It seems like a while since I’ve been in the “studio,” our way of saying I’m creating a post for this blog. The studio being of course our kitchen, often here in town or sometimes at our little lake cottage; far, far, away yet only an hour’s drive into where I refer to here on on Platter Talk as the middle of Nowhere, Wisconsin. Although I put this of lemon-blueberry bread together here in town, this rustic loaf of sweet berry and citrus bread has cottage written all over it. The good news is it tastes good anywhere. Here, at the cottage, or at your house.
I had been yearning to put something together for the last day or so. We are just getting our feet back on the ground after taking a 3,5000 mile road trip with all of our boys. We were gone a week and as much fun as we had visiting kin in my Florida hometown, it always takes a while to get settled back into the daily routine of life at home, after being gone for several days.
Fresh produce is just starting to come into season here in the mid-west; with more of it available the prices are going in the direction we really like. Blueberries, in particular, are selling for a fraction of what they go for in the winter. It’s almost as if you can’t afford not to eat them. Thus, we have blueberries all over; they’re in the fridge, they’re on the counter, there is a bowl of them on our table. Along with the blueberries there is the usual assortment of other fruit in our kitchen: oranges, avocados, peaches, grapefruit, and lemons.
Somethings were made for one another. I’ve not come across any other kitchen staples that are more suited for each other than blueberries and lemons. They not only look good standing next to one another, their flavors compliment one another perfectly. In pies, dessert bars, as a compote – and as you can see with this post, in bread.

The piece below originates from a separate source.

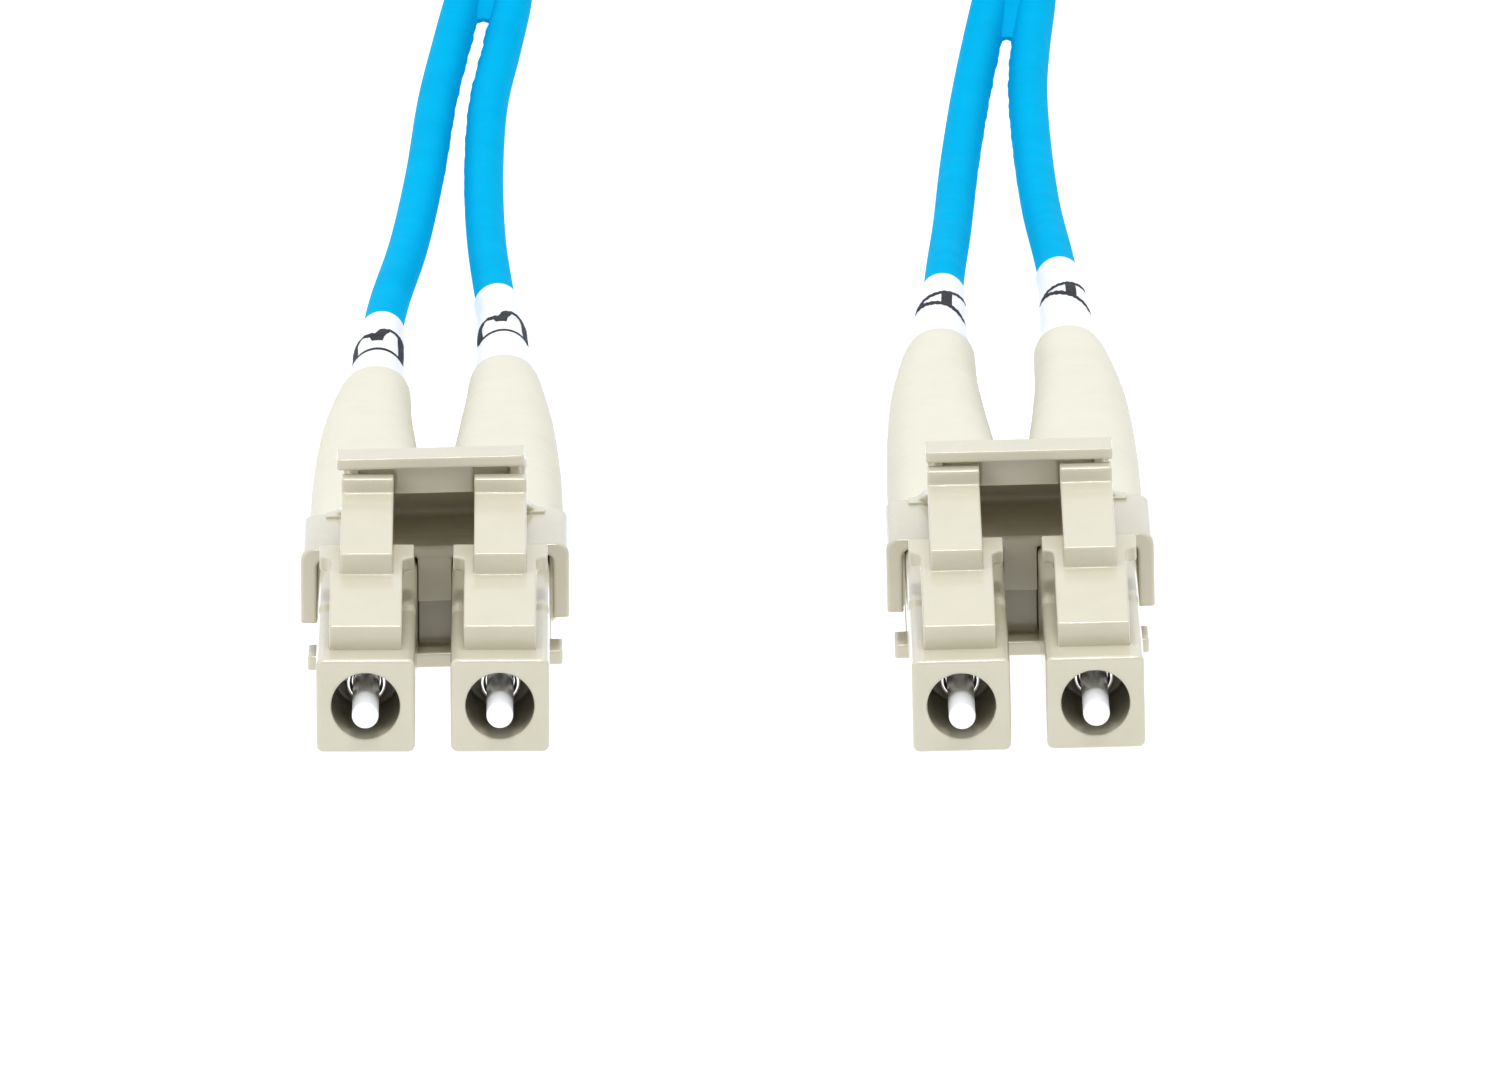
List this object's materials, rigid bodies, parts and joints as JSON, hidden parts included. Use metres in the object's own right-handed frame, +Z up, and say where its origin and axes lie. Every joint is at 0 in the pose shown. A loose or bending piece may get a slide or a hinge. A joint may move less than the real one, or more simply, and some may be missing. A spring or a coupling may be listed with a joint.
{
  "type": "fiber optic patch cord",
  "caption": "Duplex fibre optic patch cord: two twin latched LC-style connectors with clips, triggers and tapered boots on a flat twin blue cord wound in a tied coil.",
  "frame": {"origin": "bottom centre of the box around the two connectors and their boots; the table is at z = 0", "axes": "+X to the right across the connectors, +Y from the noses back along the cord, +Z up"},
  "size_m": [0.0535, 0.207, 0.0112],
  "materials": {
    "connector_plastic": "moulded beige PBT, light satin",
    "boot_plastic": "soft beige moulded thermoplastic elastomer",
    "zirconia": "white ground and polished zirconia ceramic",
    "nickel_plate": "nickel-plated brass, bright",
    "spring_steel": "stainless spring wire",
    "crimp_metal": "crimped copper alloy",
    "buffer": "0.9 mm tight buffer",
    "sleeve_white": null,
    "cord_jacket": "azure-blue low-smoke jacket, satin",
    "tie_plastic": "thin white plastic tie"
  },
  "bodies": {
    "cord_set": {"housing_a1": "connector_plastic", "housing_a2": "connector_plastic", "housing_b1": "connector_plastic", "housing_b2": "connector_plastic", "spring_a1": "spring_steel", "spring_a2": "spring_steel", "spring_b1": "spring_steel", "spring_b2": "spring_steel", "rear_body_a1": "nickel_plate", "rear_body_a2": "nickel_plate", "rear_body_b1": "nickel_plate", "rear_body_b2": "nickel_plate", "crimp_ring_a1": "crimp_metal", "crimp_ring_a2": "crimp_metal", "crimp_ring_b1": "crimp_metal", "crimp_ring_b2": "crimp_metal", "fibre_a1": "buffer", "fibre_a2": "buffer", "fibre_b1": "buffer", "fibre_b2": "buffer", "boot_a1": "boot_plastic", "boot_a2": "boot_plastic", "boot_b1": "boot_plastic", "boot_b2": "boot_plastic", "marking_sleeve_a1": "sleeve_white", "marking_sleeve_a2": "sleeve_white", "marking_sleeve_b1": "sleeve_white", "marking_sleeve_b2": "sleeve_white", "leg_a1": "cord_jacket", "leg_a2": "cord_jacket", "leg_b1": "cord_jacket", "leg_b2": "cord_jacket", "clip_a": "connector_plastic", "lead_a": "cord_jacket", "clip_b": "connector_plastic", "lead_b": "cord_jacket", "coil": "cord_jacket", "tie_near": "tie_plastic", "tie_far": "tie_plastic"},
    "trigger_a": {"trigger_a": "connector_plastic"},
    "trigger_b": {"trigger_b": "connector_plastic"},
    "latch_a1": {"latch_a1": "connector_plastic"},
    "latch_a2": {"latch_a2": "connector_plastic"},
    "latch_b1": {"latch_b1": "connector_plastic"},
    "latch_b2": {"latch_b2": "connector_plastic"},
    "ferrule_unit_a1": {"ferrule_a1": "zirconia", "ferrule_holder_a1": "nickel_plate"},
    "ferrule_unit_a2": {"ferrule_a2": "zirconia", "ferrule_holder_a2": "nickel_plate"},
    "ferrule_unit_b1": {"ferrule_b1": "zirconia", "ferrule_holder_b1": "nickel_plate"},
    "ferrule_unit_b2": {"ferrule_b2": "zirconia", "ferrule_holder_b2": "nickel_plate"}
  },
  "joints": [
    {"name": "trigger_a_press", "type": "hinge", "parent": "cord_set", "child": "trigger_a", "pos_m": [-0.01388, -0.00522, 0.0065], "axis": [1, 0, 0], "range_deg": [0, 10], "stiffness_Nm_per_rad": 0.05},
    {"name": "trigger_b_press", "type": "hinge", "parent": "cord_set", "child": "trigger_b", "pos_m": [0.01378, -0.00381, 0.00683], "axis": [0.9997, 0, 0.0227], "range_deg": [0, 10], "stiffness_Nm_per_rad": 0.05},
    {"name": "latch_a1_flex", "type": "hinge", "parent": "cord_set", "child": "latch_a1", "pos_m": [-0.017, -0.02321, 0.00575], "axis": [1, 0, 0], "range_deg": [-7, 0], "stiffness_Nm_per_rad": 0.02},
    {"name": "latch_a2_flex", "type": "hinge", "parent": "cord_set", "child": "latch_a2", "pos_m": [-0.01076, -0.02321, 0.00575], "axis": [1, 0, 0], "range_deg": [-7, 0], "stiffness_Nm_per_rad": 0.02},
    {"name": "latch_b1_flex", "type": "hinge", "parent": "cord_set", "child": "latch_b1", "pos_m": [0.01069, -0.02177, 0.00532], "axis": [0.9997, 0, 0.0227], "range_deg": [-7, 0], "stiffness_Nm_per_rad": 0.02},
    {"name": "latch_b2_flex", "type": "hinge", "parent": "cord_set", "child": "latch_b2", "pos_m": [0.01694, -0.02177, 0.00546], "axis": [0.9997, 0, 0.0227], "range_deg": [-7, 0], "stiffness_Nm_per_rad": 0.02},
    {"name": "ferrule_a1_slide", "type": "slide", "parent": "cord_set", "child": "ferrule_unit_a1", "axis": [0, 1, 0], "range_m": [0, 0.001], "stiffness_N_per_m": 1500, "deforming": ["spring_a1"]},
    {"name": "ferrule_a2_slide", "type": "slide", "parent": "cord_set", "child": "ferrule_unit_a2", "axis": [0, 1, 0], "range_m": [0, 0.001], "stiffness_N_per_m": 1500, "deforming": ["spring_a2"]},
    {"name": "ferrule_b1_slide", "type": "slide", "parent": "cord_set", "child": "ferrule_unit_b1", "axis": [-0.0009, 0.9993, 0.0384], "range_m": [0, 0.001], "stiffness_N_per_m": 1500, "deforming": ["spring_b1"]},
    {"name": "ferrule_b2_slide", "type": "slide", "parent": "cord_set", "child": "ferrule_unit_b2", "axis": [-0.0009, 0.9993, 0.0384], "range_m": [0, 0.001], "stiffness_N_per_m": 1500, "deforming": ["spring_b2"]}
  ],
  "couplings": [
    {"joint": "latch_a1_flex", "follows": "trigger_a_press", "ratio": -0.7},
    {"joint": "latch_a2_flex", "follows": "trigger_a_press", "ratio": -0.7},
    {"joint": "latch_b1_flex", "follows": "trigger_b_press", "ratio": -0.7},
    {"joint": "latch_b2_flex", "follows": "trigger_b_press", "ratio": -0.7}
  ]
}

I came across a recipe that I though might work, last night. I tweaked it a bit, reminding myself as I was doing so of just how unforgiving baking can be. As you will notice from the recipe that follows, I didn’t measure some of the ingredients very precisely, which caused me only a small bit of consternation while I was mixing up the batter.
When I peeked through the glass of the oven door, about three quarters into the baking process, that small bit of concern grew quite a bit when the center of the loaf seemed to have fallen and left a shallow crater running the length of the bread pan. For some reason I opted not to fret; if it was a flop there was nothing I was going to be able to do about it other than toss it out and chalk up yet another kitchen adventure to experience.
Want to know something? When I decided to take it out of the oven after a 70 minute bake, it didn’t look as bad as I had feared. I was going to salvage this bread if possible. You can see from the photos that indeed salvaging was possible. Not only did I not ruin this bread, I think it came unto its own.
It’s rustic, for certain. As such, I realized it was O.K. if there were a couple of rough edges to the finished product, some irregularities in it’s shape and even texture. Perhaps I’m a rustic kind of guy because I thought it came out pretty darn beautiful. Most important, the taste was flawless. No matter what it looked like on the outside, the combination of blueberries and lemons on the inside held this thing together, in flavor and in texture. Like most things rustic, this one is an easy recipe to put together. Simple, uncomplicated, and completely delicious. I hope you will try it and taste the season. Happy summer.
adapted from allrecipes.com
- 1 1/2 cup four
- 1 cup sugar
- juice from 1 small lemon
- 2 eggs
- 1 teaspoon baking powder
- 1/3 cup butter
- 1 teaspoon salt
- 2 small handfuls blueberries
- zest from 1 small lemon
- 1/2 cup milk
for the glaze
- juice from 1 small lemon
- 3 tablespoons sugar
- Pre-heat oven to 350 degrees F. Lightly grease an 8×4 loaf pan.
- Melt butter.
- Combine eggs, sugar, lemon juice and zest and mix well then add butter. Stir completely.
- Combine flour, baking powder and salt, mix well. Add melted butter, milk, and stir together.
- Pour batter into prepared loaf pan. Bake 60-70 minutes until toothpick placed in center comes out clean.
- Allow to cool an hour before removing from pan.
- Mix together juice and sugar for glaze, apply to top of bread while still warm.
- We substituted 1 cup of all-purpose flour for 1 cup self-rising flour.
- Chopped nuts are optional. Toasted almonds would also fit well into the flavor profile of this bread.